Because by that point, she’d won every major literary prize in Europe. She’d been writing for over fifty years. She’d published more than fifty novels.

One more award wasn’t going to change who she was.

 

Lessing kept writing until the end.

In 2008, at age 89, she told a reporter she was working on a novel about how World War I had damaged her parents’ lives.

“He says the second part is almost unbearable,” she said of her agent’s reaction. “Well, I hope so, because it’s my intention to put people off war.”

She died on November 17, 2013, at her home in London.

She was 94 years old.

 

Doris Lessing spent her entire life refusing to play the role anyone expected of her.

She left her children. She left her marriages.

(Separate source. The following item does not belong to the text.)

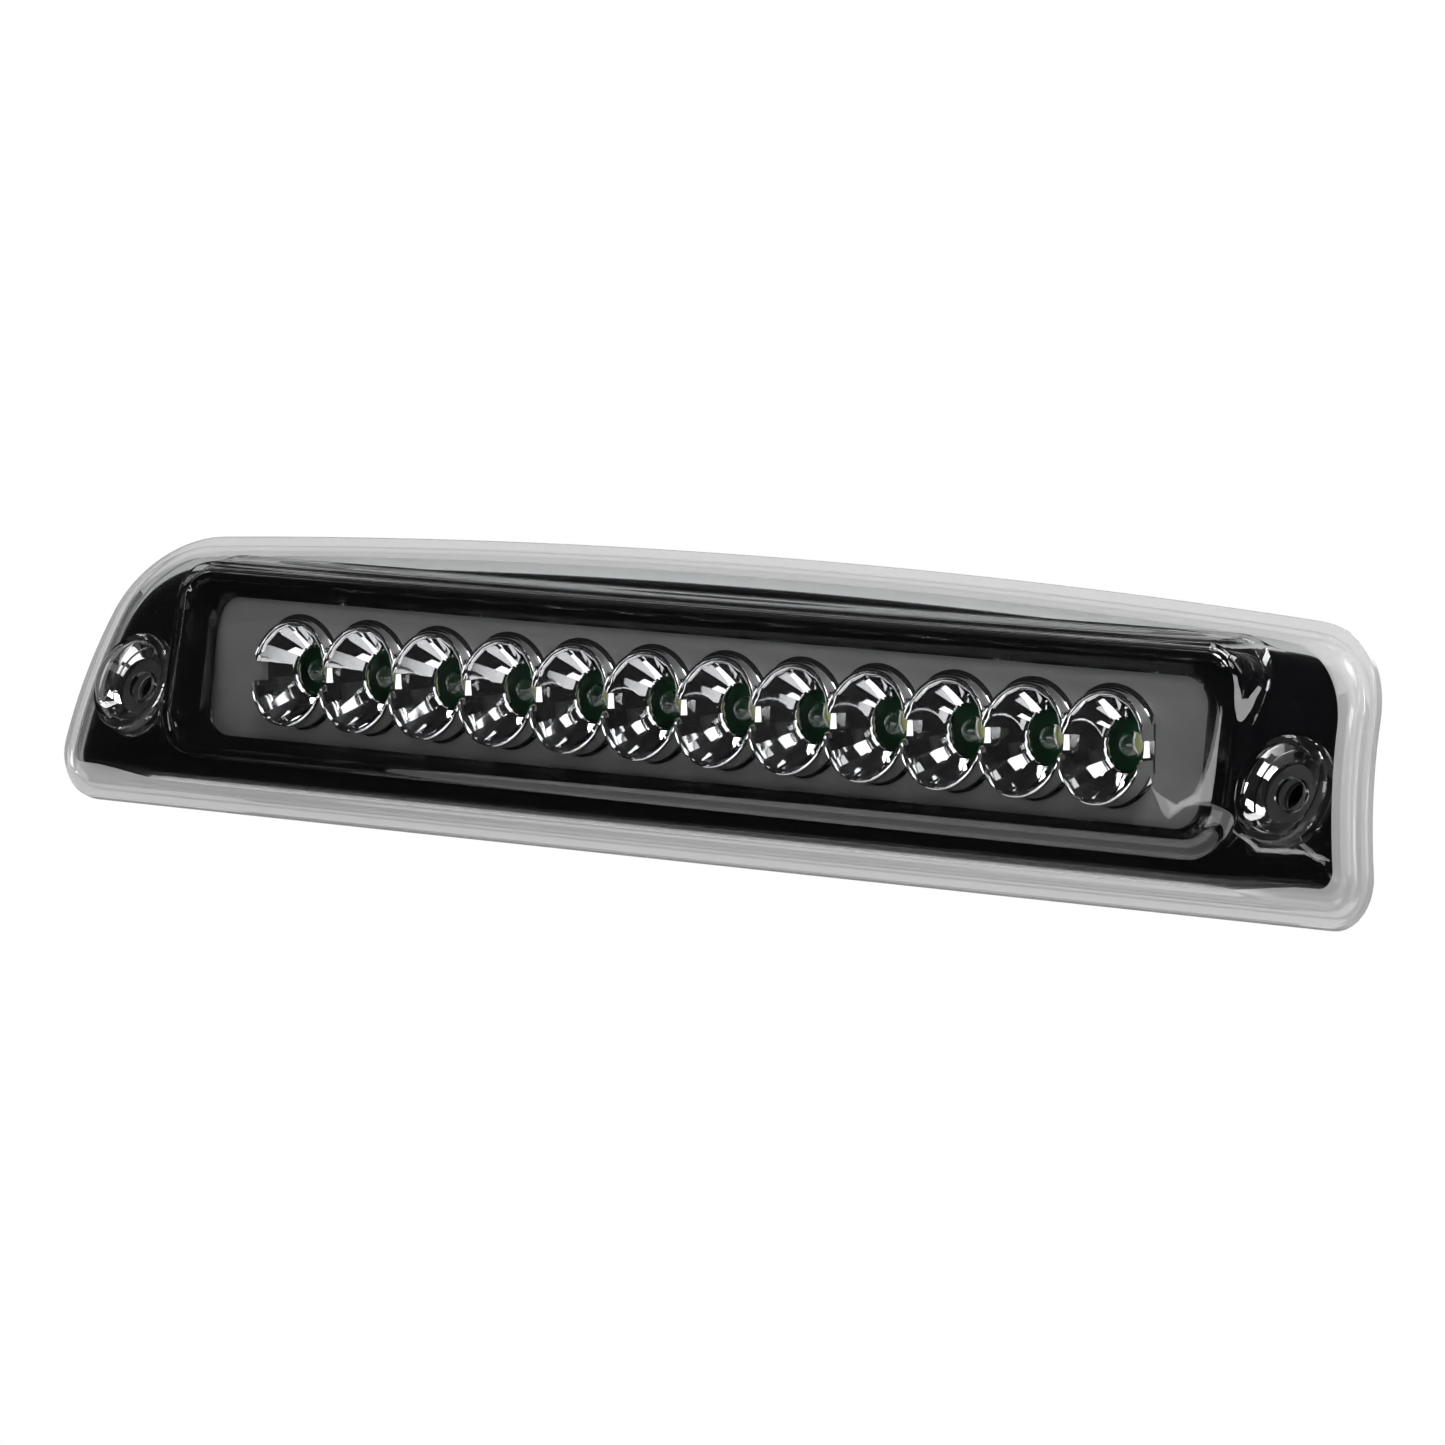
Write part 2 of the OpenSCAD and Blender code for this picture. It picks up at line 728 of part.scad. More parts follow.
outer_lens();
bezel();
reflector_panel();
reflector_cups();
for (i = [0 : cup_count - 1]) led(i);
led_leads();
solder_joints();
circuit_board();
resistors();
resistor_leads();
blocking_diode();
diode_leads();
smoothing_capacitor();
capacitor_leads();
wire_header();
header_pins();
rear_housing();
sealing_bead();
foam_gasket();
sleeve(-1);  // sleeve_left
sleeve(1);  // sleeve_right
well_seals();
bezel_screw_set();  // bezel_screws
panel_screw_set();  // panel_screws
reflector_screw_set();  // reflector_screws
board_screw_set();  // board_screws
wire_grommet();
vent_cap();
vent_membrane();
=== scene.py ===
"""High-level brake lamp: clear lens, gloss black bezel, a row of bright cups with diodes, and housing."""

import logging
import math
from dataclasses import dataclass
from enum import Enum
from typing import Callable, Sequence

import bmesh
import bpy
from mathutils import Matrix, Vector


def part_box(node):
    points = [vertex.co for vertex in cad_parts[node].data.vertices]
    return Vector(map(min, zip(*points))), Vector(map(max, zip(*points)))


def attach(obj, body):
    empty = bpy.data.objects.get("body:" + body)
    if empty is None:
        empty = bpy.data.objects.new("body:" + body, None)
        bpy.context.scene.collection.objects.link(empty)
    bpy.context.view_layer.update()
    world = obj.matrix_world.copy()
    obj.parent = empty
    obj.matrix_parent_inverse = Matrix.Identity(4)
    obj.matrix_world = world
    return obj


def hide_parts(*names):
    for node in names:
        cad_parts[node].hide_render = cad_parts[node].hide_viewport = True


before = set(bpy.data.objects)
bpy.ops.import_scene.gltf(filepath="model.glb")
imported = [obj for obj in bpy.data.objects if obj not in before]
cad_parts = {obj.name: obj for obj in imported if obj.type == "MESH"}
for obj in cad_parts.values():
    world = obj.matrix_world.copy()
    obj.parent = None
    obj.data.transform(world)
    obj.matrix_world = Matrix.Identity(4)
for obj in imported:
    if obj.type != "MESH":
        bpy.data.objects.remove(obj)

BODY = "root"
MM = 0.001
PATCH_SCALE = 55.0
BRUSHED_STRETCH = 0.05
BUMP_STRENGTH = 0.6
ROUNDED_FROM = math.radians(35.0)
FLAT_WITHIN = math.radians(1.0)
LOG = logging.getLogger("brake_lamp")
Point2 = tuple[float, float]
Ring = list[Vector]


# ---- finishes ----


class Grain(Enum):
    """How the small relief of a finish is patterned."""

    SMOOTH = "smooth"
    MOULDED = "moulded"
    BRUSHED = "brushed"
    FOAM = "foam"
    LAMINATE = "laminate"
    FILM = "film"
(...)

She left the Communist Party. She left Rhodesia.

She wrote about women’s fragmentation in a world that demanded they be whole but never complicated. She wrote about politics and breakdown and the impossibility of fitting neatly into any category.

She won the Nobel Prize and said “Oh Christ.”

Because she never wanted to be celebrated for being the right kind of woman.

She just wanted to write the truth.

And the truth, as she knew better than anyone, is messy. Complicated. Uncomfortable.

It doesn’t fit neatly into notebooks.

It refuses to be contained.

Just like she did.

 

In 2005, TIME magazine called The Golden Notebook one of the 100 best English-language novels since 1923.

But Lessing herself said she found its success mystifying.

The feminist movement it helped inspire both delighted and frustrated her.

“There was this explosion of energy with feminism,” she said. “But what happened is, they talked their energy away.”

She never wanted to be an icon.

She just wanted to tell the truth about what it meant to be a woman trying to hold yourself together in a world determined to break you into pieces.

She spent 94 years doing exactly that.

Unflinching. Impolitic. Brilliant.

Right up until the moment she brought in her groceries and told the world she couldn’t care less about their prizes.